An incident at the Florida Power & Light project underlines that point: last June, the system leaked steam, water and heat transfer fluid for about two hours after too much pressure had built up, dramatically reducing its performance and requiring a cleanup, according to the Orlando Sentinel.
So far, at least for Areva, integrating the steam hasn’t proven to be much of a headache, says Robbins. It’s mainly just a matter of figuring out where best to integrate the steam into an existing system, he says. “It’s just steam and we’re very comfortable working with steam, so it’s really just a question of what’s the most effective point,” he says.
A bigger issue is that the projects also need to have enough existing land to add the solar thermal, as well as enough sun, Robbins adds. And, as Chase points out, coal and gas are usually located near water for cooling, meaning they often aren’t in high desert sites that would be perfect for solar thermal. But Areva is seeing plenty of potential sites: while not all fossil fuel plants have land available next door, many larger ones do, as Robbins says. That makes sense, given that locations next to large power plants don’t tend to be particularly popular. So the big question for the PV industry is if these hybrid projects will lead to more utilities opting for CSP instead of PV? Chase dismisses the idea, at least for now. “Not in the near term. There’s plenty of space for both, and, in the long term, many of the grid, intermittency and transmission issues which may ultimately limit PV will not be affected by hybrid CSP plants.” Robbins says he also doesn’t think boosters will replace large-scale solar projects, either for CSP or PV, because there are still many good locations out there where the economics are very favorable for standalone projects.
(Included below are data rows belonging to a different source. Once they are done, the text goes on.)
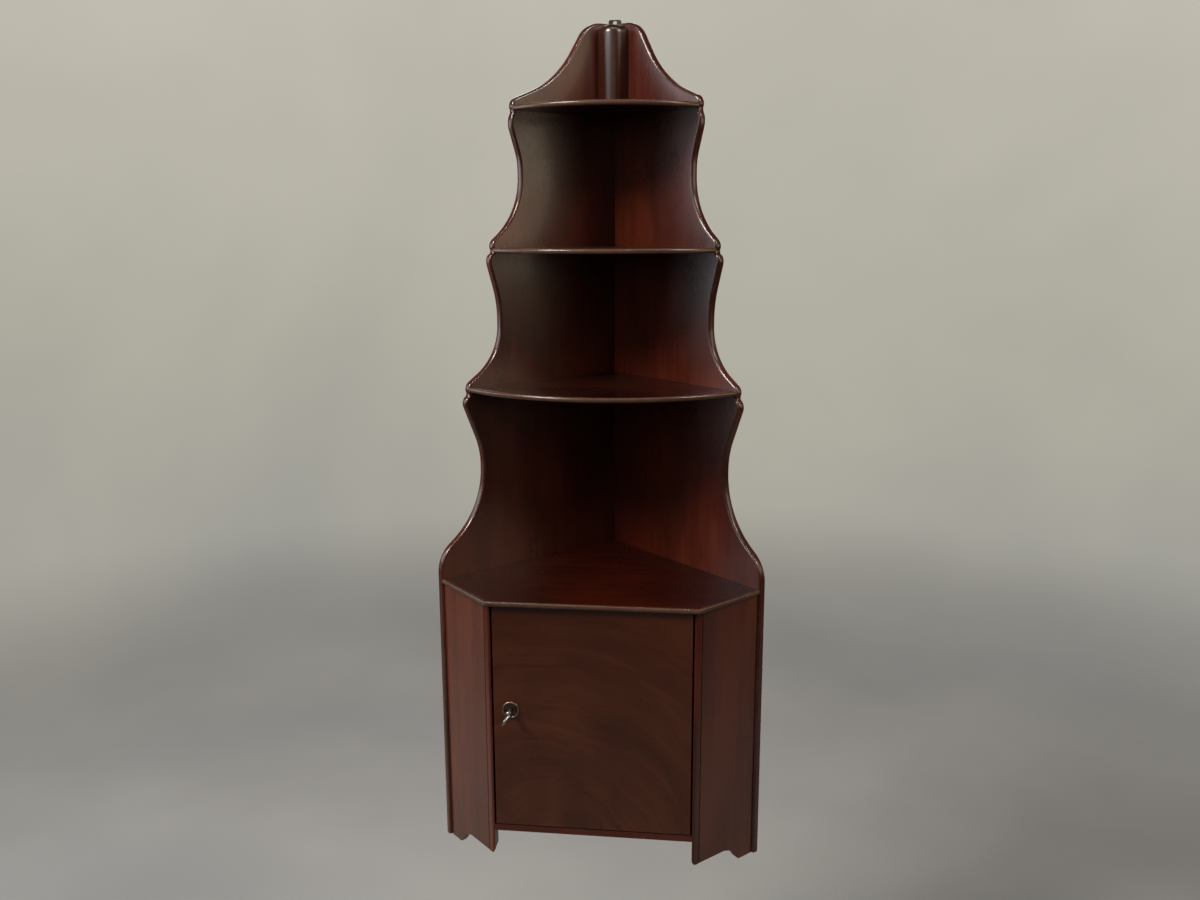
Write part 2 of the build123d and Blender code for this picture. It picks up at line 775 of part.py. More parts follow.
with BuildPart() as hinge_washers:
    for face_z, into in ((door_top_z, 1), (door_low_z, -1)):
        with BuildSketch(Plane.XY.offset(face_z + into * washer_end_gap)):
            with Locations((pivot_x, pivot_y)):
                Circle(washer_radius)
                Circle(pin_radius + pin_running_gap, mode=Mode.SUBTRACT)
        extrude(amount=into * (door_end_gap - 2 * washer_end_gap))
finish("hinge_washers", hinge_washers.part)

carcass_leaf_screws = leaf_screws(leaf_screw, top_under_z, 1) + leaf_screws(leaf_screw, bottom_z, -1)
door_leaf_screws = (leaf_screws(door_leaf_screw, door_top_z, -1)
                    + leaf_screws(door_leaf_screw, door_low_z, 1))

# Lock: rear plate with its selvedge, cap, bolt, feather spring and drill pin
with BuildPart() as lock_plate:
    add(lock_block(edge_x, edge_x + plate_width, -plate_low, plate_high, plate_front_y, door_back_y))
    add(lock_block(edge_x, edge_x + plate_thick, -plate_low, plate_high,
                   door_back_y - selvedge_width, plate_front_y))
    add(bolt_box(bolt_gap / 2, edge_x - cut_overrun, edge_x + 2 * plate_thick), mode=Mode.SUBTRACT)
    add(lock_screws(screw_gap), mode=Mode.SUBTRACT)
finish("lock_plate", lock_plate.part)

with BuildPart() as lock_cap:
    cap_near_x = edge_x + plate_thick + pocket
    cap_far_x = key_x + cap_far
    add(lock_block(cap_near_x, cap_far_x, -cap_low, cap_high, cap_front_y, plate_front_y - pocket))
    add(lock_block(cap_near_x - cut_overrun, cap_far_x - cap_wall, cap_wall - cap_low,
                   cap_high - cap_wall, cap_front_y + cap_wall, plate_front_y),
        mode=Mode.SUBTRACT)
    with BuildSketch(Plane.XZ.offset(-plate_front_y)):
        keyhole_sketch()
    extrude(amount=cap_depth + cut_overrun, mode=Mode.SUBTRACT)
finish("lock_cap", lock_cap.part)

with BuildPart() as lock_bolt:
    add(bolt_box(0, edge_x + bolt_recess, key_x + bolt_tail))
    add(lock_block(key_x - talon_near, key_x + talon_far, 0, talon_height, cap_front_y,
                   plate_front_y), mode=Mode.SUBTRACT)
finish("lock_bolt", lock_bolt.part)

bolt_middle_y = plate_front_y - bolt_gap - bolt_thick / 2
with BuildPart() as bolt_spring:
    foot_x, tip_x = key_x + feather_start, key_x + feather_start - feather_run
    low_z = key_z + bolt_high + pocket
    high_z = key_z + cap_high - cap_wall - bolt_gap
    with BuildSketch(Plane.XZ.offset(-bolt_middle_y - feather_width / 2)):
        with BuildLine():
            over = ThreePointArc((foot_x, low_z + feather_thick), ((foot_x + tip_x) / 2, high_z),
                                 (tip_x, low_z + 2 * feather_thick))
            under = ThreePointArc((foot_x, low_z), ((foot_x + tip_x) / 2, high_z - feather_thick),
                                  (tip_x, low_z + feather_thick))
            Line(over @ 0, under @ 0)
            Line(over @ 1, under @ 1)
        make_face()
    extrude(amount=feather_width)
finish("bolt_spring", bolt_spring.part)

with BuildPart() as drill_pin:
    with BuildSketch(Plane.XZ.offset(-plate_front_y)):
        with Locations((key_x, key_z)):
            Circle(drill_radius)
    extrude(amount=drill_length)
finish("drill_pin", drill_pin.part)

# Escutcheon: a round dished plate with a raised rim and a spigot in the door
rose_axis = Axis((key_x, front_y, key_z), (0, -1, 0))
with BuildPart() as escutcheon:
    with BuildSketch(Plane(origin=(key_x, front_y, key_z), x_dir=(1, 0, 0), z_dir=(0, 0, 1))):
        with BuildLine():
            crest = -rose_rim_height
            inner_rim = rose_radius - rose_rim_width
            Polyline((0, rose_spigot_depth), (rose_spigot_radius, rose_spigot_depth),
                     (rose_spigot_radius, 0), (rose_radius, 0), (rose_radius, crest / 2))
            ThreePointArc((rose_radius, crest / 2), (rose_radius - rose_rim_width / 2, crest),
                          (inner_rim, -rose_plate))
            Polyline((inner_rim, -rose_plate), (0, -rose_plate), (0, rose_spigot_depth))
        make_face()
    revolve(axis=rose_axis)
    with BuildSketch(Plane.XZ.offset(rose_rim_height + cut_overrun - front_y)):
        keyhole_sketch()
    extrude(amount=-rose_rim_height - rose_spigot_depth - 2 * cut_overrun, mode=Mode.SUBTRACT)
finish("escutcheon", escutcheon.part)

# Key: pipe shank, collar, oval bow and bit, turned from upright as it was left in the lock
turn = radians(key_angle)
key_plane = Plane(origin=(key_x, front_y, key_z), x_dir=(0, -1, 0),
                  z_dir=(-cos(turn), 0, sin(turn)))
shank_tip = -(door_thick - plate_thick - key_tip_gap)
with BuildPart() as key:
    with BuildSketch(key_plane):
        with BuildLine():
            bow_start = bow_place - bow_half_length + bow_ring / 2
            Polyline(
                (shank_tip, 0), (shank_tip, shank_radius), (collar_place, shank_radius),
                (collar_place + (collar_radius - shank_radius) / 2, collar_radius),
                (collar_place + collar_length, collar_radius),
                (collar_place + collar_length + (collar_radius - neck_radius) / 2, neck_radius),
                (bow_start, neck_radius), (bow_start, 0), close=True,
            )
        make_face()
    revolve(axis=rose_axis)
    with BuildSketch(key_plane):
        with Locations((bow_place, 0)):
            Ellipse(bow_half_length, bow_half_height)
            Ellipse(bow_half_length - bow_ring, bow_half_height - bow_ring, mode=Mode.SUBTRACT)
    extrude(amount=bow_thick / 2, both=True)
    bit_far = shank_tip + bit_width + key_tip_gap
    with BuildSketch(key_plane):
        with Locations((bit_far - bit_width, 0)):
            Rectangle(bit_width, bit_height, align=(Align.MIN, Align.MAX))
        with Locations((bit_far - bit_width / 2, -bit_height)):
            Rectangle(ward_width, 2 * ward_height, mode=Mode.SUBTRACT)
    extrude(amount=bit_thick / 2, both=True)
    with BuildSketch(Plane.XZ.offset(-front_y + shank_tip - cut_overrun)):
        with Locations((key_x, key_z)):
            Circle(drill_radius + key_bore_gap)
    extrude(amount=drill_length + cut_overrun, mode=Mode.SUBTRACT)
finish("key", key.part)

# Hanging plate on the planed rear corner
with BuildPart() as hanging_plate:
    with BuildSketch(Plane.XZ.offset(-hanger_thick / 2)) as plate_face:
        with Locations((0, hanger_above)):
            Rectangle(2 * plate_half, hanger_above + hanger_below, align=(Align.CENTER, Align.MAX))
        fillet(plate_face.vertices(), radius=hanger_corner)
        Circle(hanger_hole, mode=Mode.SUBTRACT)
    extrude(amount=hanger_thick)
    add(hanger_screws(screw_gap), mode=Mode.SUBTRACT)
finish("hanging_plate", hanging_plate.part)

# Fasteners, one node for each group of the same screws
screw_groups = {
    "left_board_screws": board_screws(LEFT),
    "right_board_screws": board_screws(RIGHT),
    "corner_screws": corner_screws(),
    "hanging_plate_screws": hanger_screws(),
    "carcass_leaf_screws": carcass_leaf_screws,
    "door_leaf_screws": door_leaf_screws,
    "lock_screws": lock_screws(),
}
for name, screws in screw_groups.items():
    finish(name, Compound(children=screws))
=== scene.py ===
from math import acos, asin, atan2, ceil, cos, degrees, pi, radians, sin, tan

import bmesh
import bpy
from mathutils import Matrix, Vector
from mathutils.geometry import tessellate_polygon


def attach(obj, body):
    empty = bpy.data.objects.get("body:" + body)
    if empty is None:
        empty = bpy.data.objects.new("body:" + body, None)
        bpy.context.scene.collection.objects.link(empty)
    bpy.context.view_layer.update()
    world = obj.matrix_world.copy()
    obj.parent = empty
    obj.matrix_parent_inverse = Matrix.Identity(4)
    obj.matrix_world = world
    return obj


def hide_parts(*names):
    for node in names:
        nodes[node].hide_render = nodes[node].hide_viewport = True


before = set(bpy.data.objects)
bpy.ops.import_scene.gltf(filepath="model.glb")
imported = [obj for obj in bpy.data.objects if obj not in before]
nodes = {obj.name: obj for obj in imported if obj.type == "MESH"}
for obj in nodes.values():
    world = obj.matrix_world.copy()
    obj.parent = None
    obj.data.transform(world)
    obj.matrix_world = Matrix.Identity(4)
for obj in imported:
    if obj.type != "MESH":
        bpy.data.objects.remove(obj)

scene = bpy.context.scene
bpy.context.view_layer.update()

MM = 0.001
DIAGONAL = 0.5 ** 0.5
LEFT, RIGHT = -1, 1
SIDES = (LEFT, "left"), (RIGHT, "right")

# Sizes in millimetres, as in the part's source
CORNER_Y = -4.5
BOARD_HEIGHT, BOARD_REACH, BOARD_THICK, BOARD_ARRIS = 1010, 271.5, 10, 2.8
BOARD_TOP_Z, FOOT_Z = -3, -1013
CUPBOARD_Z = -670.004
SHELF_THICK, BULLNOSE_SHARE, HOUSING_STOP = 6.5, 0.46, 14
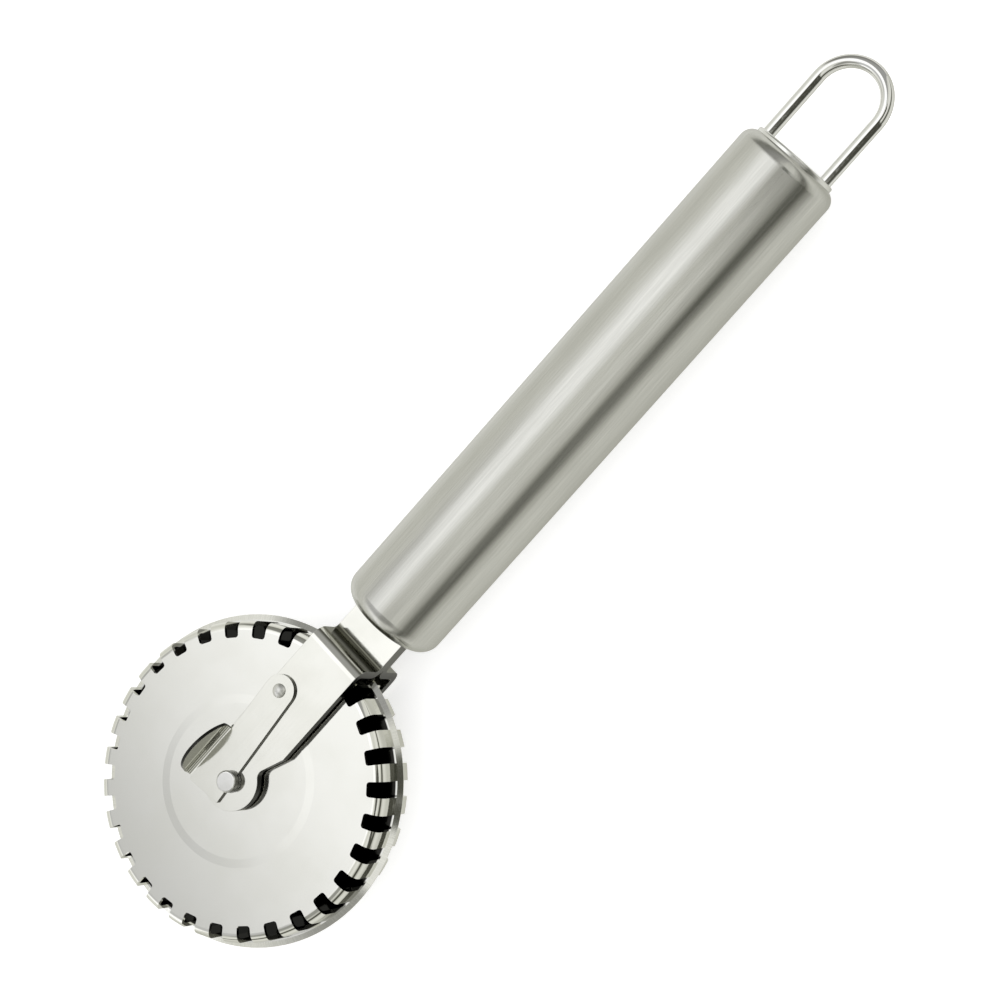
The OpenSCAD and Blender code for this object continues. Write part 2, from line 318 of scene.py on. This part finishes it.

However, it also doesn’t seem like PV players have much of an opportunity to play a role in these hybrid plants because they don’t create the steam that would allow them to integrate with fossil fuel plants in the same way as CSP.
One caveat: by including wind, perhaps the GE project could open the door for the inclusion of PV in a hybrid project as well. Wind, like PV, doesn’t produce the same ingredient – steam – as CSP and fossil fuel. “It would be very similar to having a PV plant out there,” Robbins says. But wind is an easy choice for GE, which also sells wind turbines, and there’s at least one reason that integration of wind might make more sense to pair with CSP than PV: wind systems tend to make more electricity at night, while solar creates electricity during the day.
In any case, it’s clear that as the market for booster plants grows, competition will too. For booster plants, the cost, reliability of the system and the maintainability of the system will likely determine which technology providers will win out, Robbins says.